Later, he finally opens the last door; inside, a black steed with fiery eyes that begs for Hasan to release him. Hasan obeys; the horse becomes a marid and threatens the boy, since his father kidnapped his marid mate who turned into a mare. The Talking Horse barges into the room and tells the marid he is his son. After the family reunion, the marid gives some of his hairs to Hasan and departs. Later, the prince and the horse reach another city; Hasan leaves the horse on the outskirts of the town, while he goes to look for a job. Inside the city, he trades clothes with a shepherd, puts on a cap on his hair, and finds work as an assistant to the royal gardener, under the name "Baldy". A sultan lives in the city with his three daughters, Zubaida, Zulfa and Zainab, the youngest the most beautiful, with whom Clever Hasan falls in love.

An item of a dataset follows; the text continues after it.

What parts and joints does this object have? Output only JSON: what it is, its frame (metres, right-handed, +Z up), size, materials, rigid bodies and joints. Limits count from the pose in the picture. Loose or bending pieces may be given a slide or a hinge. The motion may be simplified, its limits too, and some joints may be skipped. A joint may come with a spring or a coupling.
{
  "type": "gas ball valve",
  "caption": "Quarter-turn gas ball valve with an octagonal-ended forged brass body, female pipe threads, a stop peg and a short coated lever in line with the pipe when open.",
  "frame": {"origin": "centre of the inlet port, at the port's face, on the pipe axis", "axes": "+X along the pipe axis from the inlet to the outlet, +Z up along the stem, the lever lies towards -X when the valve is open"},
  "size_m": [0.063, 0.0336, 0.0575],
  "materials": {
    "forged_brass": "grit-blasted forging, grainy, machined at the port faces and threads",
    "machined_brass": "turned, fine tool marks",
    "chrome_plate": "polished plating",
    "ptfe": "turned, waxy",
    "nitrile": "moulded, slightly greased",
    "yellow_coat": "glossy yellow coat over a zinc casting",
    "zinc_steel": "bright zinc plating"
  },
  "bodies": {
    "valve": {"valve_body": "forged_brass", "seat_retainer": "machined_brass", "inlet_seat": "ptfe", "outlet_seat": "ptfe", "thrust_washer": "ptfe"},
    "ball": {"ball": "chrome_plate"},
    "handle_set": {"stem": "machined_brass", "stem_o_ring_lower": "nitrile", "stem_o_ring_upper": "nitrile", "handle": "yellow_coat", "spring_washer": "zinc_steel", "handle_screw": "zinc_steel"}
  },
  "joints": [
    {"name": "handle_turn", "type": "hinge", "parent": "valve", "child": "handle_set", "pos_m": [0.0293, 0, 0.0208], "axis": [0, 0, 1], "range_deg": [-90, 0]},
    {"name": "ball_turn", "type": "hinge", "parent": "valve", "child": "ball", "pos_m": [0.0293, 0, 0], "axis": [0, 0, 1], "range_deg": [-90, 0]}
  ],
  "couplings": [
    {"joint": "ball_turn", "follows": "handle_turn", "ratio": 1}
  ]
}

On two occasions, Clever Hasan summons the marid and asks him to bring a suit of red armor; he dons the red armor and rides the Talking Horse to trample the garden. He spins a story about a horde of horsemen that attacked the garden. Princess Zainab has witnessed the event, and throws him her handkerchief. Some time later, the sultan decides to find suitors for the princesses in the same occasio, by having them throw apples at their spouses of choice. Zubaida chooses the grand vizier's son, Zulfa the cadi's son and Zainab the gardener's assistant, to the mockery of the populace.

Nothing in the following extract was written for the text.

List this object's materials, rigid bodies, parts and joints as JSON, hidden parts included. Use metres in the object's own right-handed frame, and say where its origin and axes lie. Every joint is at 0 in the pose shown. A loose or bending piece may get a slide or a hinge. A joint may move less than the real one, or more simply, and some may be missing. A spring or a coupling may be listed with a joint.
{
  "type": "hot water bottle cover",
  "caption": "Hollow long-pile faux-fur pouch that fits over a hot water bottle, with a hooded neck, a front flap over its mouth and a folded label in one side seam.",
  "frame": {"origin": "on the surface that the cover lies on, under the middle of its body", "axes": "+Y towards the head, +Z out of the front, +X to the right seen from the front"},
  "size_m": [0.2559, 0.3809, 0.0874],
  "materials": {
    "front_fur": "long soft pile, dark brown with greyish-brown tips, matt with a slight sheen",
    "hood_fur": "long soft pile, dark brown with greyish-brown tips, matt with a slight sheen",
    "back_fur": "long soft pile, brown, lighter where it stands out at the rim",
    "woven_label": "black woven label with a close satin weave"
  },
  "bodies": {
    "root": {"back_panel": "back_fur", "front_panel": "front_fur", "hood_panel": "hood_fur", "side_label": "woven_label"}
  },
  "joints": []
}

A month passes; the sultan falls ill, and only the milk of lions can cure him. Clever Hasan summons the marid and asks to be taken to the Land of Lions, where he spends some time milking the lionesses. Two weeks later, his brothers-in-law reach the Land of Lions and ask Hasan to give a bit of the milk. Hasan agrees to share, as long as both men agree to be branded in their inner thighs. Later, war breaks out with a neighbouring king; Clever Hasan summons the marid again and asks for a suit of black armor and a powerful sword. He wins the battle. The sultan comes to the battlefield to thank the mysterious black knight, who reveals himself as Baldy, the gardener, and his son-in-law.

== Analysis ==
=== Tale type ===
The tale is classified in the Aarne-Thompson-Uther Index as type ATU 314, "The Goldener": a youth with golden hair works as the king's gardener. The type may also open with the prince for some reason being the servant of an evil being, where he gains the same gifts, and the tale proceeds as in this variant.

==== Introductory episodes ====
Scholarship notes three different opening episodes to the tale type: (1) the hero becomes a magician's servant and is forbidden to open a certain door, but he does and dips his hair in a pool of gold; (2) the hero is persecuted by his stepmother, but his loyal horse warns him and later they both flee; (3) the hero is given to the magician as payment for the magician's help with his parents' infertility problem. Folklorist Christine Goldberg, in Enzyklopädie des Märchens, related the second opening to former tale type AaTh 532, "The Helpful Horse (I Don't Know)", wherein the hero is persecuted by his stepmother and flees from home with his horse. (Note: According to Stith Thompson's 1961 revision of the index, in type 532 the hero's helpful horse advises him to answer every question with the sentence "I don't know".)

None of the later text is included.